--- Start of Exercise input ---

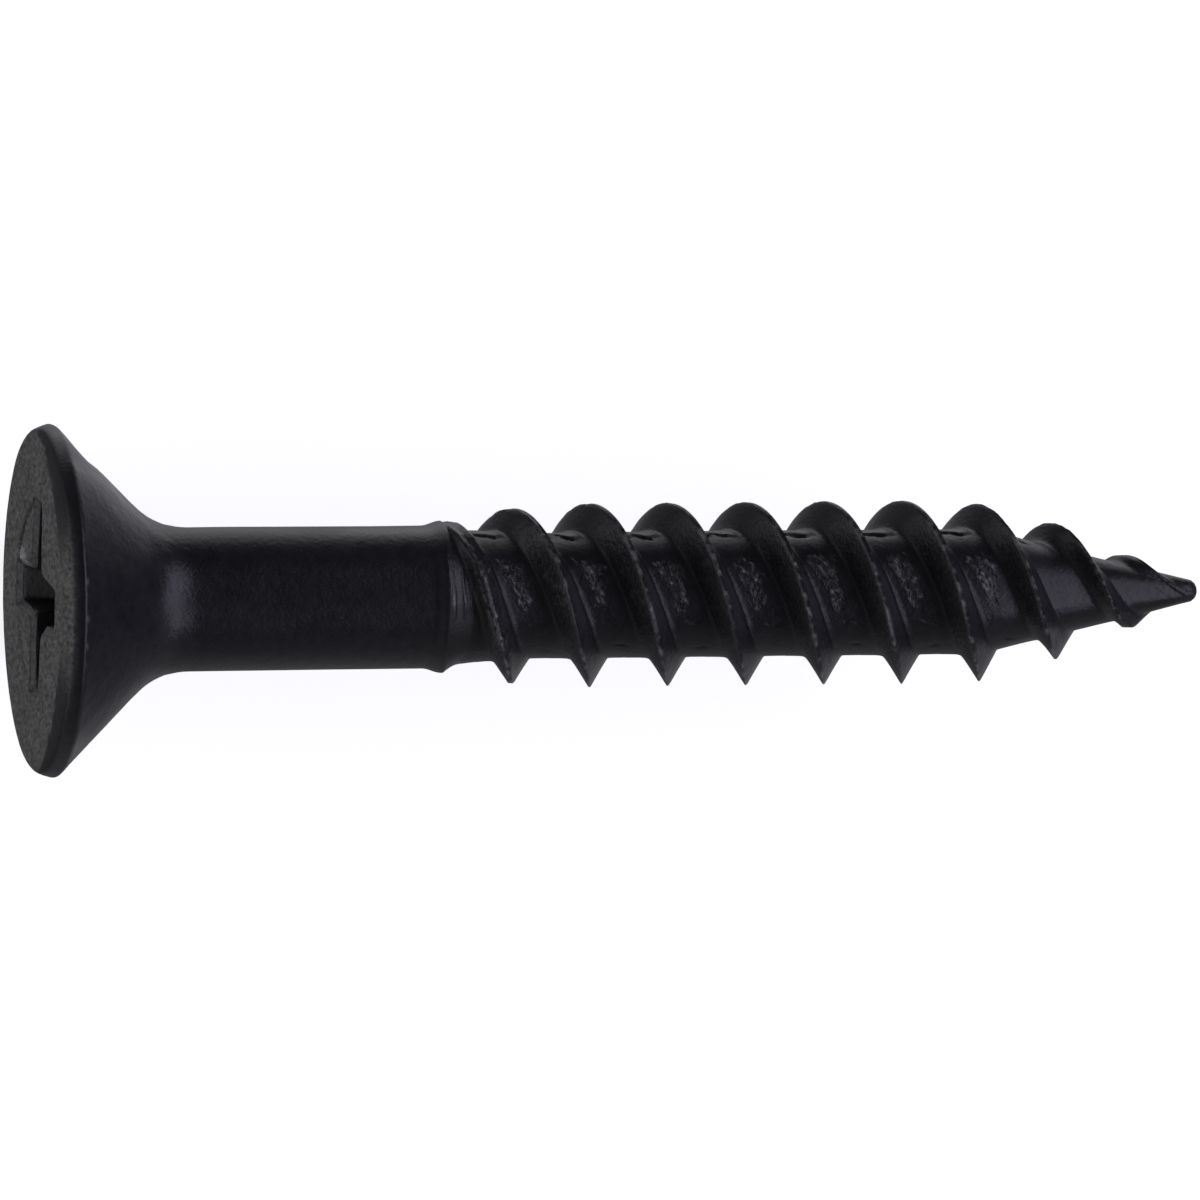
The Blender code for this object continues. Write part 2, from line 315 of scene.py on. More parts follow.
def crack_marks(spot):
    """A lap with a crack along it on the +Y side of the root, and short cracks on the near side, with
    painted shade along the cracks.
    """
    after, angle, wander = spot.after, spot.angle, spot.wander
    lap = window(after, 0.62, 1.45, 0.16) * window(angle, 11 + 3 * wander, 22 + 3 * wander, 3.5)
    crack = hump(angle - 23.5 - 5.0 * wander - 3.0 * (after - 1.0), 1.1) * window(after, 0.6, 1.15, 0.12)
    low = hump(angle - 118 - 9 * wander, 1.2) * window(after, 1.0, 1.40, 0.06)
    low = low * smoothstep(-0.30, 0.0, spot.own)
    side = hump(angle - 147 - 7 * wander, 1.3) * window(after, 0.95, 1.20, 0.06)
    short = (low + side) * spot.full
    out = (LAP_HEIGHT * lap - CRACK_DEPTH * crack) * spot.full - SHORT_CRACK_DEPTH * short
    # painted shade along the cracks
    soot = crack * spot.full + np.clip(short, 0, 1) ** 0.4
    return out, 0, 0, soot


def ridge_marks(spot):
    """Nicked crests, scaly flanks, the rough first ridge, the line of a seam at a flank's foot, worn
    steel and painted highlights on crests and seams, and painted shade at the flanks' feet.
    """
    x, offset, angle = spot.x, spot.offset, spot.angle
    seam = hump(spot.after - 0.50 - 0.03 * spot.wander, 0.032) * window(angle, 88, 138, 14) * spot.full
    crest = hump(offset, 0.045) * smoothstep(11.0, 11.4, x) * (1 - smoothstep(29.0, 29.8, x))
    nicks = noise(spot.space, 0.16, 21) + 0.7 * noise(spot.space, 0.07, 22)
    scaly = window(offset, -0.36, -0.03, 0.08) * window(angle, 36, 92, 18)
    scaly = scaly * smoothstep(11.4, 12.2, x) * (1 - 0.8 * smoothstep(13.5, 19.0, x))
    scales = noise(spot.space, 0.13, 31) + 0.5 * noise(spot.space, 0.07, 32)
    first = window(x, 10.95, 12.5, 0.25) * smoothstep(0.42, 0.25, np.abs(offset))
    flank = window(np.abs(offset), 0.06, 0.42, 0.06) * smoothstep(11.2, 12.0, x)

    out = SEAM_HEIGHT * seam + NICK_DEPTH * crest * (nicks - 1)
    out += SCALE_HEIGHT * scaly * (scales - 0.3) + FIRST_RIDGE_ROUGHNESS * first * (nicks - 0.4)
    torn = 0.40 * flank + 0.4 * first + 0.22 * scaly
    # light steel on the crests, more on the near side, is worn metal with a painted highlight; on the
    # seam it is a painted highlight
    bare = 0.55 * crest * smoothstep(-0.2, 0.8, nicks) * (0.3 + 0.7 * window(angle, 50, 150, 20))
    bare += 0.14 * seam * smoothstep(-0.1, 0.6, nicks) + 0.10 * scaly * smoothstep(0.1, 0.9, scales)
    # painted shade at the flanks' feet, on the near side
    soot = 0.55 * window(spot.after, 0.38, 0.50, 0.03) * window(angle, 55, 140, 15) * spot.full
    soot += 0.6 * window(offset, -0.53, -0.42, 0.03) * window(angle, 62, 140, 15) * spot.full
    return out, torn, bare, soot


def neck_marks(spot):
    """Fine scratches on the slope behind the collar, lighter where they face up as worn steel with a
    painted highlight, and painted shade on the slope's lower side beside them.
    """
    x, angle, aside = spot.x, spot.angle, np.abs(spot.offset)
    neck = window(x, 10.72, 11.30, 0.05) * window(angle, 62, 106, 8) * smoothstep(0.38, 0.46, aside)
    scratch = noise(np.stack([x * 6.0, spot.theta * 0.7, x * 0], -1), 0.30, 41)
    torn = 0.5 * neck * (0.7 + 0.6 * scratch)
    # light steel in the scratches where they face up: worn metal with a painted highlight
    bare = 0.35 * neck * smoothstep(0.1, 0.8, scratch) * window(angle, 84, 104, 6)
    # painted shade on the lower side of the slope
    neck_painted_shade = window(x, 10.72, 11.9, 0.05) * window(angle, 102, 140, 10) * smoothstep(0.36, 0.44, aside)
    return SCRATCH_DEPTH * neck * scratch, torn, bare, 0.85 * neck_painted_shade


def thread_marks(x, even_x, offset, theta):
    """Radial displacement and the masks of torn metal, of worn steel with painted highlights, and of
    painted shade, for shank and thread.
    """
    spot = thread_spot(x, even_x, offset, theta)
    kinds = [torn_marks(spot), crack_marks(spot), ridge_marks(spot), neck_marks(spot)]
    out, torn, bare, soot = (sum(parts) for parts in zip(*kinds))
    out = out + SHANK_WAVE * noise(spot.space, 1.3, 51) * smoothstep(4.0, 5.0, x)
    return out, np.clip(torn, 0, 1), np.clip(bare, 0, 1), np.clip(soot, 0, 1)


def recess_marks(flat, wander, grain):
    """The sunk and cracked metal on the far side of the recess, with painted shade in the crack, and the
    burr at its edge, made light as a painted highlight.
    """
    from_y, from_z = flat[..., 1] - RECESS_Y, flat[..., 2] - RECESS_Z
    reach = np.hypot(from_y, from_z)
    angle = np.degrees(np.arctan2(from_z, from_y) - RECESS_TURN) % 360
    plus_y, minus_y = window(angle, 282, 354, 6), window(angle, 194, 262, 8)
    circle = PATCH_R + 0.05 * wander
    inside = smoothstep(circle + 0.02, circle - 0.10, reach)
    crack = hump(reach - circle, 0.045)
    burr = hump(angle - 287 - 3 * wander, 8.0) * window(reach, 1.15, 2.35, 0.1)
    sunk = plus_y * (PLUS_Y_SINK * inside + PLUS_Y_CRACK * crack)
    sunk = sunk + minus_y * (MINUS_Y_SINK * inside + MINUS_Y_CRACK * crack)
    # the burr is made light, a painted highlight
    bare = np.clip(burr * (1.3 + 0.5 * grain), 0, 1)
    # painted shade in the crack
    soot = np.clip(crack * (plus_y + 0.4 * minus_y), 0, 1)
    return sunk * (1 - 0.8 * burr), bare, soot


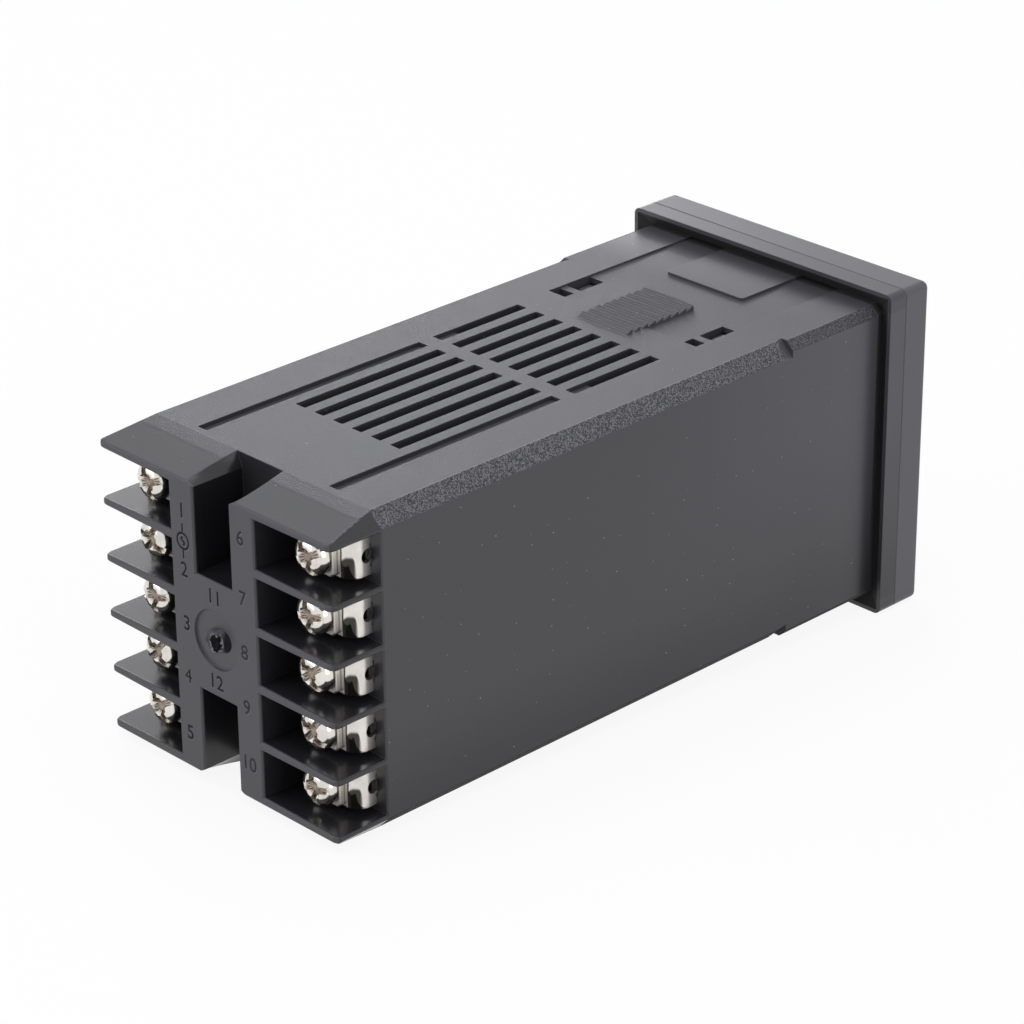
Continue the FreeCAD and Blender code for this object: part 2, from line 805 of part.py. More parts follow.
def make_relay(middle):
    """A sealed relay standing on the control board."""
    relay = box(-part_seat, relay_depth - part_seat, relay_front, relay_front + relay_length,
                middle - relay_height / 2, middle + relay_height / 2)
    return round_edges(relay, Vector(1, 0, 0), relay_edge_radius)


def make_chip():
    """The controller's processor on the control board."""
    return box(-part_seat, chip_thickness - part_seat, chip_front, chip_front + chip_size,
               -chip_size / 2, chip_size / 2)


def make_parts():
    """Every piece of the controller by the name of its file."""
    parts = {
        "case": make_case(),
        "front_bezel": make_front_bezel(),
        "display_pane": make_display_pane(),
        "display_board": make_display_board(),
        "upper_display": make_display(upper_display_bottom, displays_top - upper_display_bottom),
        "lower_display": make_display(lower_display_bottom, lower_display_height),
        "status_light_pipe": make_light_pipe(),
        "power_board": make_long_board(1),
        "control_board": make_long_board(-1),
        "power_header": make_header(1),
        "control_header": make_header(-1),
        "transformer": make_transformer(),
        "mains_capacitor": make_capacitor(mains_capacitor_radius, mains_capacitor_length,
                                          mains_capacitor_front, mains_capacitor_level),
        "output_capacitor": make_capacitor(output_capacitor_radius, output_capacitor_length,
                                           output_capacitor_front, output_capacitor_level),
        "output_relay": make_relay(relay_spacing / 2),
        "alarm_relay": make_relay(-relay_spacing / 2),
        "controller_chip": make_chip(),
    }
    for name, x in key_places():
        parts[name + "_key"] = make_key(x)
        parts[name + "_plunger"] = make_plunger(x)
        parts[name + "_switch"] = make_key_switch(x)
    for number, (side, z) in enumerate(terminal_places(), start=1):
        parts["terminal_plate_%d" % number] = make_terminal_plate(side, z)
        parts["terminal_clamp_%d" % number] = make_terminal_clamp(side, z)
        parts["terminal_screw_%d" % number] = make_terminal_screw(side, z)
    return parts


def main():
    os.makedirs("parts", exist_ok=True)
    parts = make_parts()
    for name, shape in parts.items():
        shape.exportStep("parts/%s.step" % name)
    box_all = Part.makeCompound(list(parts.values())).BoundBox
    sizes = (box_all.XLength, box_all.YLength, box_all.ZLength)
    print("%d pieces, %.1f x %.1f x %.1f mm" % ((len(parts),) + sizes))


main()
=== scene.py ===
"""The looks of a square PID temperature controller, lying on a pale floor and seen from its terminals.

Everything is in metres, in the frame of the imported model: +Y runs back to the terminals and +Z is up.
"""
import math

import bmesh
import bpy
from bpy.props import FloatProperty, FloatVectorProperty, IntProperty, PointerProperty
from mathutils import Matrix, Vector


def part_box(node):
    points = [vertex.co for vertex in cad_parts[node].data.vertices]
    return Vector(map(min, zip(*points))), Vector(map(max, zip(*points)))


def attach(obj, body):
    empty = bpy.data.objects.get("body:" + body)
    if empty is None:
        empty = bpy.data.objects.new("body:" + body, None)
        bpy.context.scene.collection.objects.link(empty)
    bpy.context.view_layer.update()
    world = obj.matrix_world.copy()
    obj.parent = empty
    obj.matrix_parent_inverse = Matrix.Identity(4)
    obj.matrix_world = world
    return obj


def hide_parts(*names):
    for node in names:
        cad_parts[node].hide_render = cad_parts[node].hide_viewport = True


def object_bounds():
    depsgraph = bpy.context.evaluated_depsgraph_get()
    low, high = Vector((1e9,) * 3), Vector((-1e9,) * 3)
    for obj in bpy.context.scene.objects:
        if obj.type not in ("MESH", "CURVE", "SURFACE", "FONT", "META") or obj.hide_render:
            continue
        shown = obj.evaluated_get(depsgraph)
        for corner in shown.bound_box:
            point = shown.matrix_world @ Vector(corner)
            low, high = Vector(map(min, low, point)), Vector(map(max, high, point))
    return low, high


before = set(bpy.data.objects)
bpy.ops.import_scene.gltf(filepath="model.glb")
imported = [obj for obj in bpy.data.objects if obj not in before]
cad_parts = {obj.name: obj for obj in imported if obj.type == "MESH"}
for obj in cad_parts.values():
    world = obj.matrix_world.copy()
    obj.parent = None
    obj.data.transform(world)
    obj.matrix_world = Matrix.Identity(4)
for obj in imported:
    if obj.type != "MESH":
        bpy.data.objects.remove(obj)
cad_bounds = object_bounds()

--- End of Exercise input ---

From the data above, work out how many lines contain the string "Blender" and reply with only the number.

### Output below
2